HP Issues Statement Regarding Director Nominations from Xerox

HP Inc. (NYSE: HPQ) today confirmed that Xerox Holdings Corporation has announced its intent to nominate 11 candidates to stand for election to the Company’s Board of Directors at the HP’s 2020 Annual Meeting of Stockholders (the “2020 Annual Meeting”). Xerox has previously submitted an unsolicited proposal to acquire HP, that the HP Board unanimously rejected.

HP issued the following statement:
We believe these nominations are a self-serving tactic by Xerox to advance its proposal, that significantly undervalues HP and creates meaningful risk to the detriment of HP shareholders.
The HP Board of Directors is committed to serving the best interests of all HP shareholders and to pursuing the most value-creating path. Value creation for HP shareholders is not dependent on a Xerox combination. There are numerous opportunities available to HP to drive sustainable long-term value. These include the execution of HP’s strategic plan, and the deployment of its strong balance sheet for increased share repurchases of its significantly undervalued stock, and for value-creating M&A. Xerox’s proposed transaction attempts to use HP’s financial capacities for the benefit of Xerox shareholders.
We believe that Xerox’s proposal and nominations are being driven by Carl Icahn, and his large ownership position in Xerox means that his interests are not aligned with those of other HP shareholders. Due to Mr. Icahn’s ownership position, he would disproportionately benefit from an acquisition of HP by Xerox at a price that undervalues HP.
Mr. Icahn has meaningful influence over Xerox and its Board of Directors given his ownership position; the role he played in the appointment of Xerox’s current CEO, who is a former Icahn consultant; and the ties Mr. Icahn has to members of the Xerox Board, including Xerox’s Chairman, an Icahn employee.
The HP Board is unwavering in its commitment to HP shareholders and will continue to take all appropriate actions to advance and protect HP shareholders’ best interests.
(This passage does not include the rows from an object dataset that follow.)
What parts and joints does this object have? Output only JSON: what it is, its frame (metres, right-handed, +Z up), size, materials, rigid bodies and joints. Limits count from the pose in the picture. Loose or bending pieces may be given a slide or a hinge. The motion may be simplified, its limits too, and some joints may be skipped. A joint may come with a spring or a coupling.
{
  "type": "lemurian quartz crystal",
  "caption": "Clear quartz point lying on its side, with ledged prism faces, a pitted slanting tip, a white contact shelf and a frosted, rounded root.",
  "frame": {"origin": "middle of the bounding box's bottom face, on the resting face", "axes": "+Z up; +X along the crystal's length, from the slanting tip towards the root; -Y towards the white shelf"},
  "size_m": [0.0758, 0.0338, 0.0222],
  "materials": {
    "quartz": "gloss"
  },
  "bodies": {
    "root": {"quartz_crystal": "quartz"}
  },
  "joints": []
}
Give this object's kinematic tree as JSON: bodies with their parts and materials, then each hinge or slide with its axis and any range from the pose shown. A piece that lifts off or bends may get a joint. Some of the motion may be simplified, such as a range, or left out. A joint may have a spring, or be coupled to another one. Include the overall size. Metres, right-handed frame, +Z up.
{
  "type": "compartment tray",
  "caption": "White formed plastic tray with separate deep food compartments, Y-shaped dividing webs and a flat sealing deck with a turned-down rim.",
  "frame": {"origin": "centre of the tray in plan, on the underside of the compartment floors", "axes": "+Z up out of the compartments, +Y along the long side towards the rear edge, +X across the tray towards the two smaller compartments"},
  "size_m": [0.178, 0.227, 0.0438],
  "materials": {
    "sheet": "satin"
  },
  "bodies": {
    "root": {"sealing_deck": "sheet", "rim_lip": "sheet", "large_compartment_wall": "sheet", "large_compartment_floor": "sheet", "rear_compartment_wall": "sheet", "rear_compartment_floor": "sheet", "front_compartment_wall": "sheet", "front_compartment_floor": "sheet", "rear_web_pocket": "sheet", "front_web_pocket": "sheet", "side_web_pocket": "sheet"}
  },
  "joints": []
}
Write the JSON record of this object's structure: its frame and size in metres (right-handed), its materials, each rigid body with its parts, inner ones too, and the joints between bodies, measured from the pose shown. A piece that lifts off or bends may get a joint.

About HP’s Board of Directors
HP benefits from an independent Board, including an independent Chairman and 10 of 12 independent directors, with the remaining members being the Company’s current and former CEOs.
HP’s Board includes world-class directors who bring relevant skills and proven experience in advancing HP’s strategy across personal systems, print and 3D, and driving sustainable, profitable growth and value creation. This expertise includes:
Developing and implementing cost cutting plans to support both profitable growth and brand competitiveness in global markets as demonstrated by HP’s performance over the past three years, which includes $10.5 billion in revenue growth and $12.9 billion in cumulative cash flow from operations;
Evaluating and executing strategic mergers and acquisitions, including successfully overseeing complex integrations, including the Samsung printing business consolidation transaction;
Assessing capital allocation opportunities to maximize returns;
Developing disruptive technology and driving innovation across the consumer and enterprise technology landscape; and
Serving in executive leadership and corporate operating and strategic development roles for other large, global companies, including six current or former CEOs.
HP’s highly qualified directors also have experience in finance and accounting; government and public affairs; scientific research, product development and issues management; corporate governance; and international business in key regions where HP operates around the world.
The HP Board will review the proposed Xerox nominees, and respond in due course. Additional information regarding the HP Board and its recommended slate of director nominees will be presented in the Company’s definitive proxy statement and other materials, to be filed with the U.S. Securities and Exchange Commission and mailed to all shareholders eligible to vote at the 2020 Annual Meeting. The date of the 2020 Annual Meeting has not yet been announced. HP shareholders are not required to take action at this time.
Goldman Sachs & Co. LLC and Guggenheim Securities, LLC are serving as financial advisors, and Wachtell, Lipton, Rosen & Katz is legal advisor, to HP.